• [Data segment]
================================
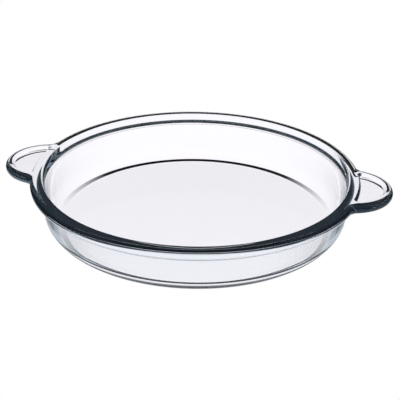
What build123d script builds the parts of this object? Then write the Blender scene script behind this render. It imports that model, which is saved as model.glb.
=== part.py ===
from build123d import *
import math
import os

# A round glass pie dish with two tab handles, pressed in one piece from clear glass.
# Its zones are separate solids that meet face to face: the base, the heel that curves up
# from it, the sloping wall, the rim, and the two handles that grow out of the rim.
# The base stands on z = 0, its centre is the origin and the handles lie along X.

# Dish
base_flat_radius = 103.1
dish_height = 42.4
floor_thickness = 5.6
wall_thickness = 5.4
heel_radius = 16.8
heel_inside_radius = 8.8
wall_draft_outside = 9.6
wall_draft_inside = 11.0

# Rim, a flange with a full round edge
rim_width = 10.3
rim_thickness = 8.5
rim_inner_rounding = 3.0
rim_underside_fillet = 2.8
rim_skirt = 5.0
edge_round_share = 0.49

# Handles
handle_reach = 24.4
handle_end_radius = 33.0
handle_blend_radius = 9.0
handle_bead_width = 5.8
web_recess = 2.6
web_inner_setback = 1.8
web_corner_radius = 3.0
web_wall_taper = 20.0
bead_crest_rounding = 1.3
web_foot_rounding = 0.9

# Worked out from the sizes above
edge_radius = edge_round_share * rim_thickness
rim_underside = dish_height - rim_thickness


def wall_direction(draft):
    """The way up a wall that leans out by its draft, in the XZ plane."""
    return Vector(math.sin(math.radians(draft)), 0, math.cos(math.radians(draft)))


def at_height(start, direction, height):
    """The point where a line through start reaches a height."""
    return start + direction * ((height - start.Z) / direction.Z)


# Directions in the section: up both faces of the wall, and square to it into the dish
up_outside = wall_direction(wall_draft_outside)
up_inside = wall_direction(wall_draft_inside)
into_dish = Vector(-up_outside.Z, 0, up_outside.X)

# Points of the section
heel_centre = Vector(base_flat_radius, 0, heel_radius)
wall_foot_outside = heel_centre - into_dish * heel_radius
wall_foot_inside = wall_foot_outside + into_dish * wall_thickness
floor_corner = at_height(wall_foot_inside, up_inside, floor_thickness)
underside_corner = at_height(wall_foot_outside, up_outside, rim_underside)
wall_head_outside = underside_corner - up_outside * rim_skirt
wall_head_inside = at_height(wall_foot_inside, up_inside, wall_head_outside.Z)
mouth_corner = at_height(wall_foot_inside, up_inside, dish_height)

# Plan sizes, which follow the mouth
rim_outer_radius = mouth_corner.X + rim_width
crest_radius = rim_outer_radius - edge_radius
handle_end_x = rim_outer_radius + handle_reach - handle_end_radius


def rounded_corner(before, corner, after, radius):
    """The arc that rounds one corner of an outline."""
    to_before = (before - corner).normalized()
    to_after = (after - corner).normalized()
    half_angle = math.radians(to_before.get_angle(to_after)) / 2
    bisector = (to_before + to_after).normalized()
    start = corner + to_before * (radius / math.tan(half_angle))
    end = corner + to_after * (radius / math.tan(half_angle))
    middle = corner + bisector * (radius / math.sin(half_angle) - radius)
    return ThreePointArc(start, middle, end)


def arc_about(centre, radius, from_direction, to_direction):
    """The shorter arc about a centre between two directions."""
    middle_direction = (from_direction + to_direction).normalized()
    start = centre + from_direction * radius
    middle = centre + middle_direction * radius
    end = centre + to_direction * radius
    return ThreePointArc(start, middle, end)


def turned(section):
    """The solid of revolution of a closed section about the dish's axis."""
    return revolve(make_face(section), Axis.Z)


def make_base():
    """The flat floor, out to where the heel starts to curve."""
    return extrude(Circle(base_flat_radius), floor_thickness)


def make_heel():
    """The corner ring between base and wall, rounded outside and inside."""
    outside = arc_about(heel_centre, heel_radius, Vector(0, 0, -1), -into_dish)
    floor_edge = Vector(base_flat_radius, 0, floor_thickness)
    inside = rounded_corner(wall_foot_inside, floor_corner, floor_edge, heel_inside_radius)
    section = [
        outside,
        Line(outside @ 1, wall_foot_inside),
        Line(wall_foot_inside, inside @ 0),
        inside,
        Line(inside @ 1, floor_edge),
        Line(floor_edge, outside @ 0),
    ]
    return turned(section)


def make_wall():
    """The sloping wall, from the heel to the skirt of the rim."""
    corners = [wall_foot_outside, wall_head_outside, wall_head_inside, wall_foot_inside]
    return turned(Polyline(*corners, close=True))


def make_rim_inside():
    """The rim from its mouth out to its crest, with the skirt that joins the wall."""
    crest_top = Vector(crest_radius, 0, dish_height)
    crest_bottom = Vector(crest_radius, 0, rim_underside)
    mouth = rounded_corner(wall_head_inside, mouth_corner, crest_top, rim_inner_rounding)
    throat = rounded_corner(crest_bottom, underside_corner, wall_head_outside, rim_underside_fillet)
    section = [
        Line(wall_head_inside, mouth @ 0),
        mouth,
        Line(mouth @ 1, crest_top),
        Line(crest_top, crest_bottom),
        Line(crest_bottom, throat @ 0),
        throat,
        Line(throat @ 1, wall_head_outside),
        Line(wall_head_outside, wall_head_inside),
    ]
    return turned(section)


# The blend between rim and handle, an arc that touches both rounds
blend_to_axis = rim_outer_radius + handle_blend_radius
blend_to_end = handle_end_radius + handle_blend_radius
blend_x = (blend_to_axis**2 - blend_to_end**2 + handle_end_x**2) / (2 * handle_end_x)
blend_centre = Vector(blend_x, math.sqrt(blend_to_axis**2 - blend_x**2))
handle_end_centre = Vector(handle_end_x, 0)
rim_tangent = blend_centre * (rim_outer_radius / blend_to_axis)
end_tangent = handle_end_centre + (blend_centre - handle_end_centre) * (handle_end_radius / blend_to_end)


def flipped(point, x_sign, y_sign):
    """A point of one quarter of the plan, taken to another quarter."""
    return Vector(point.X * x_sign, point.Y * y_sign)


def make_flange_plate():
    """The plan of rim and handles as one plate with a full round edge."""
    outline = []
    for x_sign in (1, -1):
        for y_sign in (1, -1):
            start = flipped(rim_tangent, x_sign, y_sign)
            end = flipped(end_tangent, x_sign, y_sign)
            middle_direction = (rim_tangent + end_tangent) / 2 - blend_centre
            middle = blend_centre + middle_direction.normalized() * handle_blend_radius
            outline.append(ThreePointArc(start, flipped(middle, x_sign, y_sign), end))
        tip = Vector((rim_outer_radius + handle_reach) * x_sign, 0)
        outline.append(ThreePointArc(flipped(end_tangent, x_sign, 1), tip, flipped(end_tangent, x_sign, -1)))
    for y_sign in (1, -1):
        side = Vector(0, rim_outer_radius * y_sign)
        outline.append(ThreePointArc(flipped(rim_tangent, 1, y_sign), side, flipped(rim_tangent, -1, y_sign)))
    plate = extrude(make_face(outline), rim_thickness)
    rims = plate.faces().sort_by(Axis.Z)[-1].edges() + plate.faces().sort_by(Axis.Z)[0].edges()
    return Pos(0, 0, rim_underside) * fillet(rims, edge_radius)


def make_handle_sectors():
    """The two wedges of the plan that hold the handles, out past their tips."""
    reach = rim_outer_radius + handle_reach + handle_end_radius
    ray = rim_tangent * (reach / rim_outer_radius)
    wedge = Polyline((0, 0), (ray.X, ray.Y), (ray.X, -ray.Y), close=True)
    right = Pos(0, 0, rim_underside) * extrude(make_face(wedge), rim_thickness)
    return right, Rot(0, 0, 180) * right


def make_web_pocket():
    """The shallow recess in a handle's top, which leaves a raised bead round the web."""
    bead_inside = Pos(handle_end_x, 0) * Circle(handle_end_radius - handle_bead_width)
    plan = bead_inside - Circle(rim_outer_radius - web_inner_setback)
    plan = fillet(plan.vertices(), web_corner_radius)
    pocket = extrude(plan, -web_recess, taper=web_wall_taper)
    foot = pocket.faces().sort_by(Axis.Z)[0].edges()
    return Pos(0, 0, dish_height) * fillet(foot, web_foot_rounding)


def make_handle(plate, sector, core):
    """The right handle: its part of the plate, less the recess, with a rounded bead."""
    blank = (plate & sector) - core
    recessed = blank - make_web_pocket()
    top = recessed.faces().filter_by(Axis.Z).sort_by(Axis.Z)[-1]
    return fillet(top.inner_wires()[0].edges(), bead_crest_rounding)


def make_parts():
    """Every zone of the dish by name."""
    plate = make_flange_plate()
    right_sector, left_sector = make_handle_sectors()
    core = Pos(0, 0, rim_underside) * extrude(Circle(crest_radius), rim_thickness)
    handle = make_handle(plate, right_sector, core)
    rim_edge = plate - core - right_sector - left_sector
    return {
        "base": make_base(),
        "heel": make_heel(),
        "wall": make_wall(),
        "rim": make_rim_inside() + rim_edge,
        "handle_right": handle,
        "handle_left": Rot(0, 0, 180) * handle,
    }


os.makedirs("parts", exist_ok=True)
for name, solid in make_parts().items():
    solid.label = name
    export_step(solid, f"parts/{name}.step")
    print(name, round(solid.volume), "mm3")
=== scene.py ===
import math

import bmesh
import bpy
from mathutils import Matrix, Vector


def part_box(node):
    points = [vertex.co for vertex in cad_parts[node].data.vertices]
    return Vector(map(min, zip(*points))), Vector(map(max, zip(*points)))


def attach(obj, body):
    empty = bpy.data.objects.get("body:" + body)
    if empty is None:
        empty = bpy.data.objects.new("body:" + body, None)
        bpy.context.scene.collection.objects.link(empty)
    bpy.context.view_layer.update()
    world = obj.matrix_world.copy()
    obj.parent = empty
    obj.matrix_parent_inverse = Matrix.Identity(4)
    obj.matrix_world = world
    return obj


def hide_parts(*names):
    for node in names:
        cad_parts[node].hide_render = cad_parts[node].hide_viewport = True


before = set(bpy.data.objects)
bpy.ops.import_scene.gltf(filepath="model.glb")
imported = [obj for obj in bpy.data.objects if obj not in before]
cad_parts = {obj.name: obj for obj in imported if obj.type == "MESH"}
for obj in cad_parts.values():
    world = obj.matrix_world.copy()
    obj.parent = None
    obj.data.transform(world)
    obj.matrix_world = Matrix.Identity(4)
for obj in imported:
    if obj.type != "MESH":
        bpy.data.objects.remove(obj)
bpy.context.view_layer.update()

# A round glass pie dish with two tab handles, one pressing of clear glass on a white floor.
# Sizes are in metres, in the frame of the CAD model: the base stands on z = 0 and the
# handles lie along X. Each size has the name and the value that the CAD source gives it.

DISH_SIZES = {
    "Base Flat Radius": 0.1031,
    "Dish Height": 0.0424,
    "Floor Thickness": 0.0056,
    "Wall Thickness": 0.0054,
    "Heel Radius": 0.0168,
    "Heel Inside Radius": 0.0088,
    "Wall Draft Outside": math.radians(9.6),
    "Wall Draft Inside": math.radians(11.0),
    "Rim Width": 0.0103,
    "Rim Thickness": 0.0085,
    "Rim Inner Rounding": 0.0030,
    "Rim Underside Fillet": 0.0028,
    "Edge Round Share": 0.49,
    "Handle Reach": 0.0244,
    "Handle End Radius": 0.0330,
    "Handle Blend Radius": 0.0090,
    "Handle Bead Width": 0.0058,
    "Web Recess": 0.0026,
    "Web Inner Setback": 0.0018,
    "Web Corner Radius": 0.0030,
    "Web Wall Taper": math.radians(20.0),
    "Bead Crest Rounding": 0.0013,
    "Web Foot Rounding": 0.0009,
}

# How finely the form is divided, and how near points and levels count as one
FACES_ROUND_THE_DISH = 512
FACES_ROUND_A_BEND = 20
FACES_ROUND_THE_EDGE = 18
FACES_IN_A_BEAD_BEND = 7
OUTLINE_STEP = 0.0012
POCKET_STEP = 0.0007
WELD_DISTANCE = 2e-6
LEVEL_TOLERANCE = 2e-5
EVEN_WEIGHT = 50


class Wire:
    """One output of a node. Arithmetic on it adds Math nodes to the same tree."""

    def __init__(self, tree, socket):
        self.tree = tree
        self.socket = socket

    def __add__(self, other):
        return self.tree.maths("ADD", self, other)

    def __radd__(self, other):
        return self.tree.maths("ADD", other, self)

    def __sub__(self, other):
        return self.tree.maths("SUBTRACT", self, other)

    def __rsub__(self, other):
        return self.tree.maths("SUBTRACT", other, self)

    def __mul__(self, other):
        return self.tree.maths("MULTIPLY", self, other)

    def __rmul__(self, other):
        return self.tree.maths("MULTIPLY", other, self)

    def __truediv__(self, other):
        return self.tree.maths("DIVIDE", self, other)

    def __rtruediv__(self, other):
        return self.tree.maths("DIVIDE", other, self)

    def __neg__(self):
        return self.tree.maths("MULTIPLY", self, -1.0)

    def __gt__(self, other):
        return self.tree.maths("GREATER_THAN", self, other)

    def __lt__(self, other):
        return self.tree.maths("LESS_THAN", self, other)

    def at_least(self, other):
        return self.tree.maths("MAXIMUM", self, other)

    def rounded_up(self):
        return self.tree.maths("CEIL", self)

    def squared(self):
        return self.tree.maths("MULTIPLY", self, self)

    def root(self):
        return self.tree.maths("SQRT", self)

    def size(self):
        return self.tree.maths("ABSOLUTE", self)

    def sine(self):
        return self.tree.maths("SINE", self)

    def cosine(self):
        return self.tree.maths("COSINE", self)

    def tangent(self):
        return self.tree.maths("TANGENT", self)

    def bearing(self, x):
        """The angle of the direction (x, self)."""
        return self.tree.maths("ARCTAN2", self, x)


class Outputs:
    """The outputs of one node, by name or number."""

    def __init__(self, tree, sockets):
        self.tree = tree
        self.sockets = sockets

    def __getitem__(self, key):
        return Wire(self.tree, self.sockets[key])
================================
• [Given problem] Retype exactly, and only, the lines from the one containing "plate = make_flange_plate()" through the one containing "obj.parent = empty", both included.

• [Answer below]
    plate = make_flange_plate()
    right_sector, left_sector = make_handle_sectors()
    core = Pos(0, 0, rim_underside) * extrude(Circle(crest_radius), rim_thickness)
    handle = make_handle(plate, right_sector, core)
    rim_edge = plate - core - right_sector - left_sector
    return {
        "base": make_base(),
        "heel": make_heel(),
        "wall": make_wall(),
        "rim": make_rim_inside() + rim_edge,
        "handle_right": handle,
        "handle_left": Rot(0, 0, 180) * handle,
    }


os.makedirs("parts", exist_ok=True)
for name, solid in make_parts().items():
    solid.label = name
    export_step(solid, f"parts/{name}.step")
    print(name, round(solid.volume), "mm3")
=== scene.py ===
import math

import bmesh
import bpy
from mathutils import Matrix, Vector


def part_box(node):
    points = [vertex.co for vertex in cad_parts[node].data.vertices]
    return Vector(map(min, zip(*points))), Vector(map(max, zip(*points)))


def attach(obj, body):
    empty = bpy.data.objects.get("body:" + body)
    if empty is None:
        empty = bpy.data.objects.new("body:" + body, None)
        bpy.context.scene.collection.objects.link(empty)
    bpy.context.view_layer.update()
    world = obj.matrix_world.copy()
    obj.parent = empty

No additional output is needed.